I am a frequent reader of Teaching College English.  Recently she posted an historical overview of tips that teachers have given to get around the odious task of grading.  (This caused me to think of some things I've tried to do to help with this task, rather than sinking to GA--Grading Avoidance.)

I am trying to get the grading down to a more minimal level as well.  While I am more streamlined that my earlier self, I still wish I could be quicker.  Here's what I do now:
  • Minimal Marking: At the beginning of the semester I pass out a sheet with my grading symbols and codes.  Some of them are standard editing symbols and some are my inventions.  In the margins of their 1st essay, they get an X with the code beside it, and I either underline or circle the error.  Essay #2, no circling or underlining, but still the X's and codes.  Essay #3, gets them an X in the margin only, with an occasional code.

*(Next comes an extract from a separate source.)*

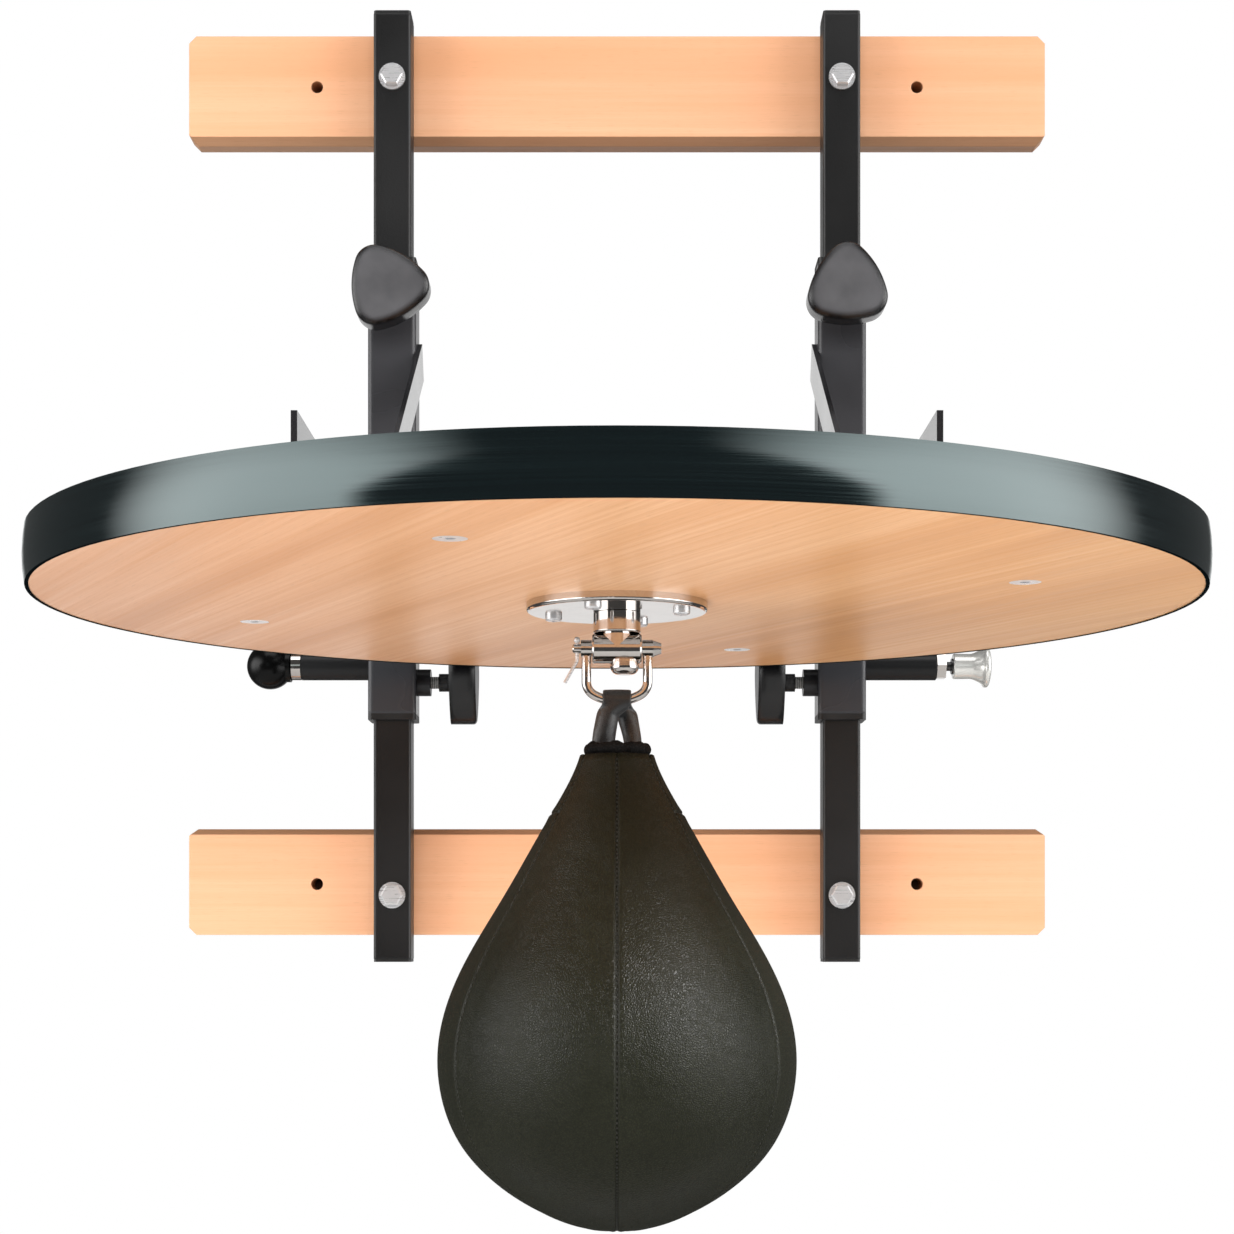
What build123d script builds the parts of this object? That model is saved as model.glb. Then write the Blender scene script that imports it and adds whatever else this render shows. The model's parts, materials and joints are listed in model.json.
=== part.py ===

  • Error Log: After each essay the student is required to make a list of their errors, and where in the handbook they can find the answers for fixing them.  They have to compile all the essays onto one sheet; hopefully they'll see their progression and "own their errors."
  • Rubric: I make a rubric, adjusting it slightly for each essay.  This keeps me honest and helps the student know that while I did mark off for POV switches, they overall only lost 3 points (thereby helping with the whining).  The bulk of the grading is not in the "mechanical section" but in structure and content, and the rubric keeps me focused.
Problems with marking a lot are, a) it takes too much time, b) it's usually a waste of our time, and c) it's discouraging to the student to see their paper filled with our ink.  On some of the more recent essays, I heavily marked and coded the first page and a half of student's essays that contained multiple errors.  I then drew a line across with my ruler and wrote that while the errors persisted, I would not be marking them.  However, the student was under obligation to locate and fix the errors if they were to do a re-write.

I have to say that the rest of the essay was far less tedious to grade, and I could focus on the more significant problems of structure and cohesiveness, content and support.